Thanks for sharing all that, Trae, I know our team and our clients are in excellent hands with you joining the team. I wanted to finish up by getting to know you on a little more personal level again. Is that OK?
So today, you’re Estland’s new Marketing Director, but what did you want to do when you were 12?

I wanted to be a poetry professor.

Did you have somebody in your life who inspired that, or where did that come from for 12-year-old Trae?

So when I was in the fifth grade, we were doing a little Halloween poem exercise, and whatever I wrote—I’m sure it was something about ‘witches and brooms and cats and moons’ or something like that, and my teacher used it as an example and made a big deal and said, “Look at this poem that Trae did!” They put it in our school’s newspaper, and I mean, I thought I was a celebrity. So I was like, “This must be my thing.”

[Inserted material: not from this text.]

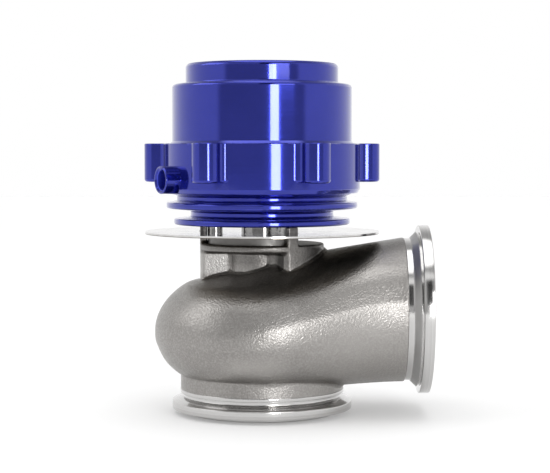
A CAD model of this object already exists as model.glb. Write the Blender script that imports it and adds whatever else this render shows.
"""Looks of the turbo wastegate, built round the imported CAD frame. Metres, +Z up, front is -Y."""
import math

import bmesh
import bpy
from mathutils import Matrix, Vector
from mathutils.bvhtree import BVHTree

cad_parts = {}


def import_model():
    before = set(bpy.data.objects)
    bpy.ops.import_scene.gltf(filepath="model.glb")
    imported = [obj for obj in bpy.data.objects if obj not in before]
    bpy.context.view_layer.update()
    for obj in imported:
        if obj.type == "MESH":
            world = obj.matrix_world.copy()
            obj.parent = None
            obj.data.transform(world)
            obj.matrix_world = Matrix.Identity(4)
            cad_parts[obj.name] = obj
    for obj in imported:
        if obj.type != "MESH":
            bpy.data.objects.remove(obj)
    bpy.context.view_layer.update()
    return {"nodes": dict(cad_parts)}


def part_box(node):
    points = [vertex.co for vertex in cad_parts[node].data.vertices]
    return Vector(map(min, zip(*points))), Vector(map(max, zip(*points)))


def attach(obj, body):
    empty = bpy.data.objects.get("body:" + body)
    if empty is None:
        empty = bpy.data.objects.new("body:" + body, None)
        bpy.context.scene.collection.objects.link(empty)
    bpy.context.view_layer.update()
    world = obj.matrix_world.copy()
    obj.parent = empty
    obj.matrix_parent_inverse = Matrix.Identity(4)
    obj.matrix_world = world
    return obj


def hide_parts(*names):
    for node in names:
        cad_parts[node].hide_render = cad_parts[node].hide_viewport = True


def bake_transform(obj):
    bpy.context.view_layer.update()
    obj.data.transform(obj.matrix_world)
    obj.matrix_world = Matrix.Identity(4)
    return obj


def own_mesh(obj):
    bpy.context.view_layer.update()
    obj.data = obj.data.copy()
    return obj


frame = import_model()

MM = 0.001
PER_MM = 1000
TAU = 2 * math.pi
MIDDLE = (0.3, 0.7)  # where most of a noise texture's values lie
WHOLE = (0.7, 1.3)  # where most of the sum of two of them lies


# ---- node helpers -------------------------------------------------------------------------------
class Tree:
    """Short names for building a node tree. A value is a number, a colour or a node's output."""

    def __init__(self, tree):
        self.tree = tree

    def add(self, kind, **inputs):
        node = self.tree.nodes.new("ShaderNode" + kind)
        for key, value in inputs.items():
            self.put(node.inputs[key.replace("_", " ")], value)
        return node

    def put(self, socket, value):
        if hasattr(value, "is_linked"):
            self.tree.links.new(value, socket)
        else:
            socket.default_value = value

    def math(self, operation, first, second=0.0):
        node = self.add("Math")
        node.operation = operation
        self.put(node.inputs[0], first)
        self.put(node.inputs[1], second)
        return node.outputs[0]

    def product(self, first, *others):
        for value in others:
            first = self.math("MULTIPLY", first, value)
        return first

    def vector_math(self, operation, first, second=(0, 0, 0)):
        node = self.add("VectorMath")
        node.operation = operation
        self.put(node.inputs[0], first)
        self.put(node.inputs[1], second)
        return node.outputs

    def split(self, vector):
        return self.add("SeparateXYZ", Vector=vector).outputs

    def ranged(self, value, low, high, new_low, new_high, way="LINEAR"):
        node = self.add("MapRange")
        node.interpolation_type = way
        for socket, item in zip(node.inputs, (value, low, high, new_low, new_high)):
            self.put(socket, item)
        return node.outputs[0]

    def rise(self, value, low, high):
        return self.ranged(value, low, high, 0, 1)

    def fall(self, value, low, high):
        return self.ranged(value, low, high, 1, 0)

    def mix(self, factor, first, second):
        node = self.add("Mix")
        node.data_type = "RGBA"
        for place, value in ((0, factor), (6, first), (7, second)):
            self.put(node.inputs[place], value)
        return node.outputs[2]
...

It sparked something in me, and then I was always just the kid who wrote poetry. I did it all the way through high school, and when I went to college, I signed up for English and Communications. I thought I was going to be a poet or a poetry professor and that I was going to get to read all the time.

Are you still a big reader? You mentioned you’re in a book club. Do you have a favorite genre?

Yeah, my book club has been together for many, many years in the D.C. area. I manage the website for the club. I’d say fiction written by female authors is my jam.

There’s a website? This is an established book club!

We had to have a way to keep our list! We used to go to a different restaurant every month, too, and we didn’t want to repeat authors either, so we had to have those lists available. Eventually, as we grew, I decided, “I guess I need to put together a website!”

What makes you smile the most?

I guess my fiancée right now. Other than that, it’s probably just to be outside. I like to do a two-mile walk every morning. I love being outside with friends. I live on route 151 in Virginia, so we go and listen to live music all the time together, and I love to sit around with my friends and laugh with them, too.

What’s your superpower?

My best friend Marc would say that my superpower is being able to authentically connect with people in an open way. I think I just bring out that kind of open conversation and connection with people.

If you could switch lives with one person for a day, who would it be?

Maybe I’d want to be one of the women on the Supreme Court, like Sonya Sotomayor, or any of them, really. I used to say Sandra Day O’Connor. I just think that it would be really fascinating to be a woman who’s in that kind of a powerful position. I would be interested to feel what it’s like being there and making those decisions, experiencing the debate happening on the bench. That would be fascinating.

What would your perfect weekend look like?

There are two types of perfect weekends for me, and they both have to happen for each to be perfect. The first is to go away for the weekend. I’m doing that this weekend, going to D.C. and going to a Nationals game. Or traveling to see a concert or something like that with friends.

But for that to feel perfect, I also have to have the other type of weekend which is to do nothing. No plans, sleep late, get up and make myself some coffee. The kind of weekend where you don’t even know what you’re going to do, maybe we go somewhere, maybe not.

What is one vice you wish you could give up?

I wish I could give up my addiction to my phone or checking social media. I feel like it’s changed my brain and I cannot just do one thing at a time anymore!

What makes you feel the most like yourself?

My book club.

OK, final question—this one’s just for fun, but we ask it to everyone who joins the Estland team: Do you consider a hotdog a sandwich?

No.

Why?

Because a sandwich has two flat pieces of bread, and a hot dog is this very special, other thing. It’s got its own shape and type of bread, and hot dogs have different types of toppings. It’s in a different kind of container!

Okay, that’s fair. Those were all my questions! Thanks for taking the time to chat, and enjoy your first few weeks at Estland!